→ **Written instruction**: Repeat exactly, and only, the lines from the one that contains "for word, along, head" through the one that contains "for node in", both ends included.

→ **Recorded data**:
****

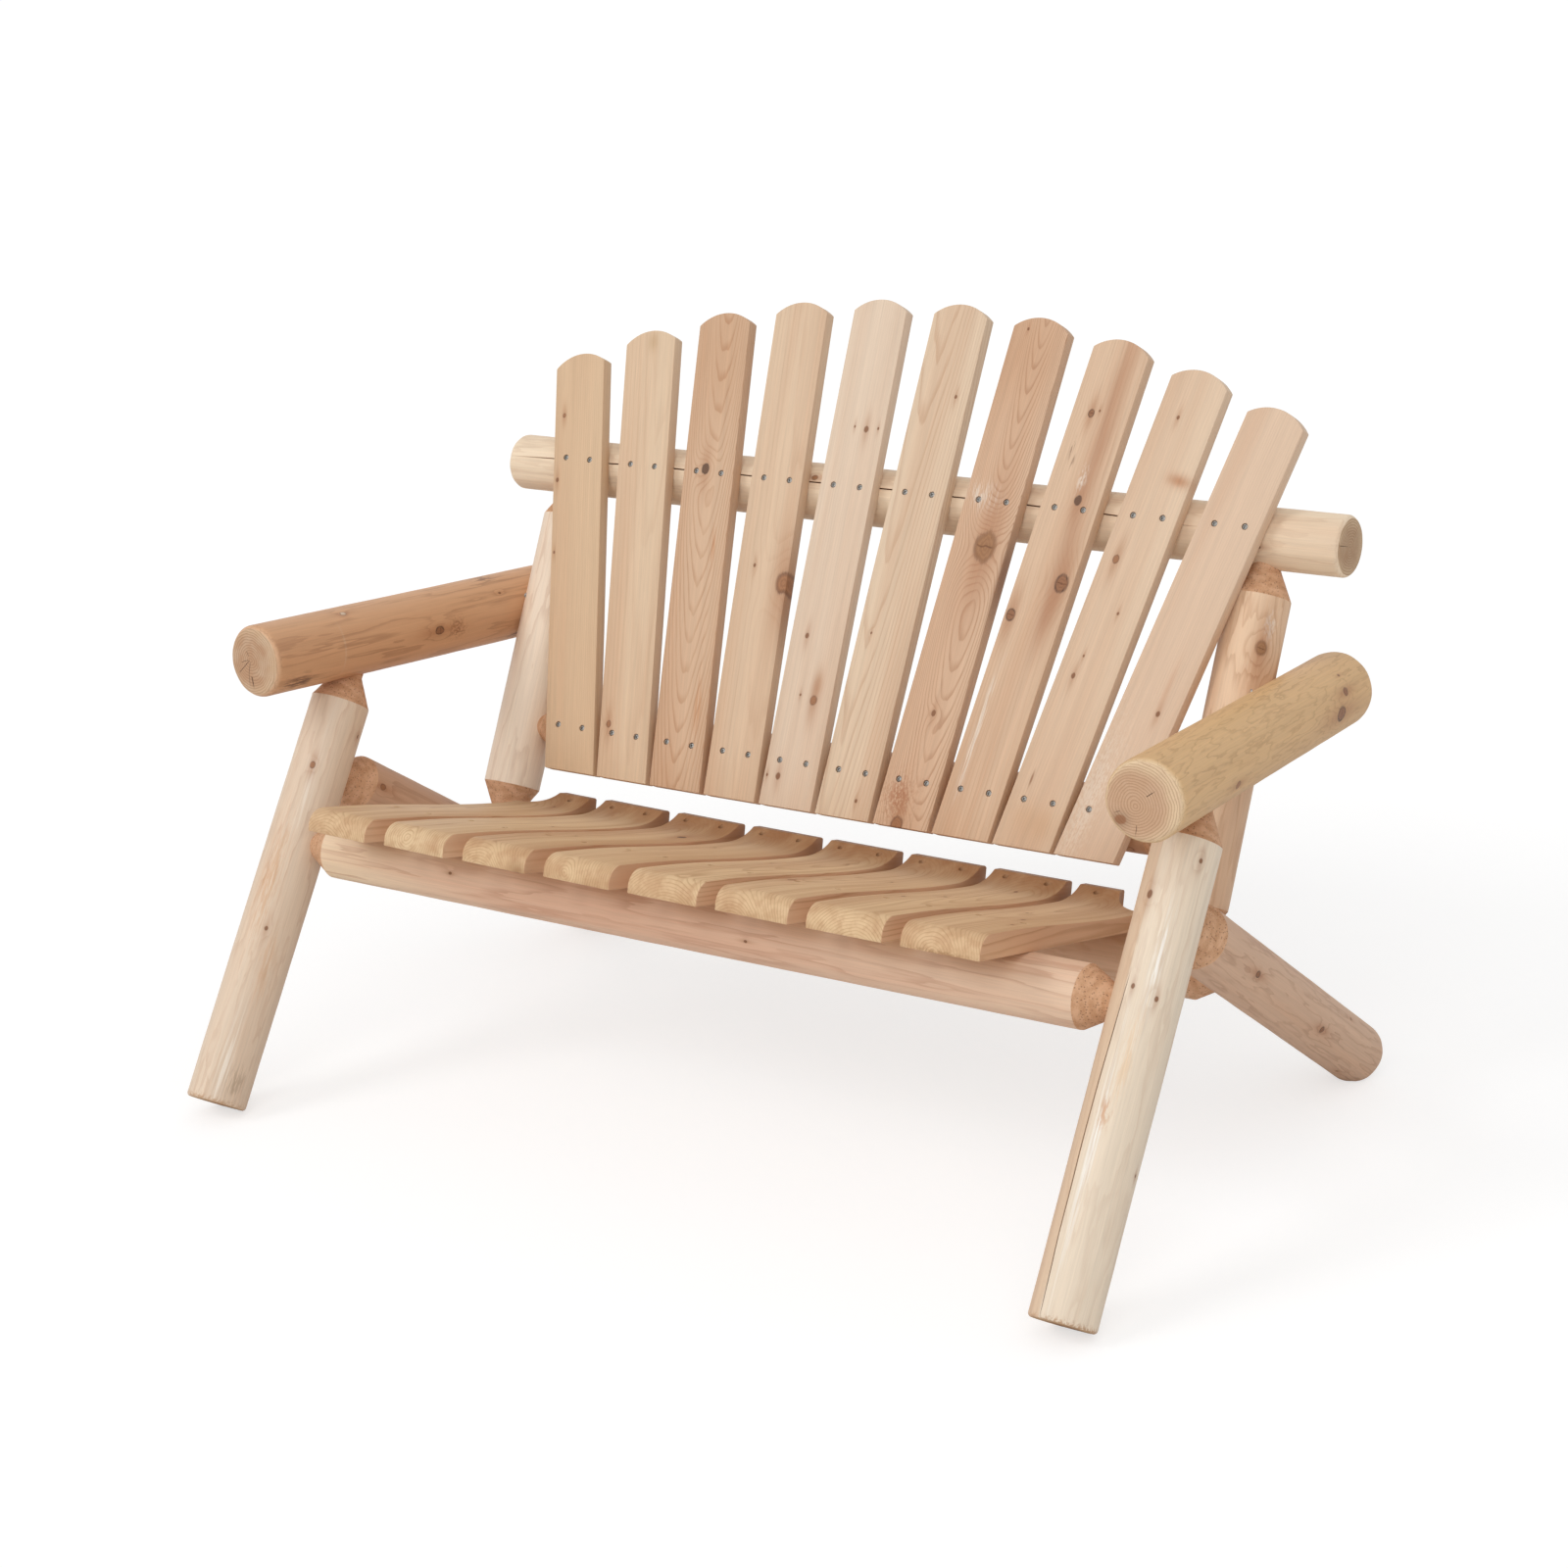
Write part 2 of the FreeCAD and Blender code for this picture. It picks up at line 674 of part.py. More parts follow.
def buildAll():
    for word, side in sides:
        frontLeg("front_leg_" + word, side)
        arm("arm_" + word, side)
        rearLeg("rear_leg_" + word, side)
        post("back_post_" + word, side)
    front = rail("front_seat_rail", frontRailPlace, frontRailShoulder)
    frontRow, rearRow = boardScrewRows()
    seatPilots(front, frontRailPlace, frontRow)
    rear = rail("rear_seat_rail", rearRailPlace, size["rearRailShoulder"])
    for word, side in sides:
        socket(rear, rearRailPlace, postPlace(side), size["postRadius"], postLow, -1, word + "PostSocket")
    seatPilots(rear, rearRailPlace, rearRow)
    lower = rail("lower_back_rail", lowerRailPlace, lowerRailShoulder)
    backPilots(lower, lowerRailPlace, size["lowerRailHeight"])
    for word, side in sides:
        screwBores(lower, lowerRailPlace, postScrewPlace(side), word + "Pin", False, size["pinScrewLength"])
    top = topRail("top_back_rail")
    backPilots(top, topRailPlace, size["topRailHeight"])
    for number in range(slatCount):
        backSlat("back_slat_%02d" % (number + 1), number)
    for number in range(boardCount):
        seatSlat("seat_slat_%d" % (number + 1), number)
    headPlane = size["railRadius"] + size["slatThickness"] - size["slatScrewRecess"]
    for name, height in (("back_lower_screws", size["lowerRailHeight"]), ("back_upper_screws", size["topRailHeight"])):
        screwRow(name, backFrame, "XZ_Plane", headPlane, backScrews(height), size["slatScrewLength"])
    for word, along, head in boardScrewRows():
        spots = boardScrews(word, along)
        screwRow("seat_%s_screws" % word, seatFrame, "XY_Plane", head, spots, size["boardScrewLength"])
    jointScrews("arm_screws", armScrewPlace, size["armScrewLength"])
    jointScrews("joint_pin_screws", postScrewPlace, size["pinScrewLength"])


def checkAndExport():
    os.makedirs("parts", exist_ok=True)
    doc.recompute()
    for item in doc.Objects:
        if "Invalid" in item.State or "Error" in item.State:
            raise RuntimeError("%s is %s" % (item.Label, item.State))
    for body in doc.findObjects("PartDesign::Body"):
        if body.Shape.isNull() or not body.Shape.isValid():
            raise RuntimeError(body.Label + " has no valid shape")
        body.Shape.exportStep("parts/%s.step" % body.Label)
        box = body.Shape.optimalBoundingBox(False)
        print("%-18s %d solids  x %.1f %.1f  y %.1f %.1f  z %.1f %.1f" % (
            body.Label, len(body.Shape.Solids), box.XMin, box.XMax, box.YMin, box.YMax, box.ZMin, box.ZMax))


buildAll()
checkAndExport()
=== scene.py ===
import bmesh
import bpy
from math import asin, atan2, cos, degrees, pi, radians, sin, tan
from mathutils import Matrix, Vector, noise


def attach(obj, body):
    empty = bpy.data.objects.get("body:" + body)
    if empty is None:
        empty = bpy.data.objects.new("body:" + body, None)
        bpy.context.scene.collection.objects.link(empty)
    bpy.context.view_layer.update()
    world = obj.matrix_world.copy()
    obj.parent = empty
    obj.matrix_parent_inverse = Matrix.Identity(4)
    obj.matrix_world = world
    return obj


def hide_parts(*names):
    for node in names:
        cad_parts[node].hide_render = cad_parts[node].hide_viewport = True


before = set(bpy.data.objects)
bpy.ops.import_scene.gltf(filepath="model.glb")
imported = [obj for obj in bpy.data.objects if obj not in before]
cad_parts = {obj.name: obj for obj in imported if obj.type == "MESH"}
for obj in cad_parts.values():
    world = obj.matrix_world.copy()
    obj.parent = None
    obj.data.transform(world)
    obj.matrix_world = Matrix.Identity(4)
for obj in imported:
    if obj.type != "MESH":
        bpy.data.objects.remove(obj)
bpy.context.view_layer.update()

scene = bpy.context.scene
mm = 0.001


# Places. Lengths in millimetres and angles in degrees, as on the workshop drawing.
def move(x, y, z):
    return Matrix.Translation((x * mm, y * mm, z * mm))


def turn(axis, angle):
    return Matrix.Rotation(radians(angle), 4, axis)


stance = {
    "lean": 34.2,           # the front legs lean back by this much
    "depthShift": -435.2,
    "floorRise": 19.673,
    "legSpacing": 1400.0,
    "postSpacing": 1170.0,
    "postTilt": 6.5,
    "frontRail": (3.1, 397.7),
    "rearRail": (308.4, 509.3),
    "lowerRail": 179.5,
    "topRail": 584.6,
    "armHeight": 713.2,
    "armDrop": 29.2,
    "rearLegHeight": 511.7,
}
frontLegRadius, rearLegRadius, armRadius, postRadius, railRadius = 43.8, 43.7, 52.6, 43.0, 42.3
halfLegs = stance["legSpacing"] / 2
halfPosts = stance["postSpacing"] / 2
railRun = stance["rearRail"][0] - stance["frontRail"][0]
railRise = stance["rearRail"][1] - stance["frontRail"][1]
legFrame = move(0, stance["depthShift"], stance["floorRise"]) @ turn("X", -stance["lean"])
backFrame = legFrame @ move(0, *stance["rearRail"]) @ turn("X", stance["postTilt"])
seatFrame = legFrame @ move(0, *stance["frontRail"]) @ turn("X", degrees(atan2(railRise, railRun)))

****

→ **Exercise answer**:
    for word, along, head in boardScrewRows():
        spots = boardScrews(word, along)
        screwRow("seat_%s_screws" % word, seatFrame, "XY_Plane", head, spots, size["boardScrewLength"])
    jointScrews("arm_screws", armScrewPlace, size["armScrewLength"])
    jointScrews("joint_pin_screws", postScrewPlace, size["pinScrewLength"])


def checkAndExport():
    os.makedirs("parts", exist_ok=True)
    doc.recompute()
    for item in doc.Objects:
        if "Invalid" in item.State or "Error" in item.State:
            raise RuntimeError("%s is %s" % (item.Label, item.State))
    for body in doc.findObjects("PartDesign::Body"):
        if body.Shape.isNull() or not body.Shape.isValid():
            raise RuntimeError(body.Label + " has no valid shape")
        body.Shape.exportStep("parts/%s.step" % body.Label)
        box = body.Shape.optimalBoundingBox(False)
        print("%-18s %d solids  x %.1f %.1f  y %.1f %.1f  z %.1f %.1f" % (
            body.Label, len(body.Shape.Solids), box.XMin, box.XMax, box.YMin, box.YMax, box.ZMin, box.ZMax))


buildAll()
checkAndExport()
=== scene.py ===
import bmesh
import bpy
from math import asin, atan2, cos, degrees, pi, radians, sin, tan
from mathutils import Matrix, Vector, noise


def attach(obj, body):
    empty = bpy.data.objects.get("body:" + body)
    if empty is None:
        empty = bpy.data.objects.new("body:" + body, None)
        bpy.context.scene.collection.objects.link(empty)
    bpy.context.view_layer.update()
    world = obj.matrix_world.copy()
    obj.parent = empty
    obj.matrix_parent_inverse = Matrix.Identity(4)
    obj.matrix_world = world
    return obj


def hide_parts(*names):
    for node in names:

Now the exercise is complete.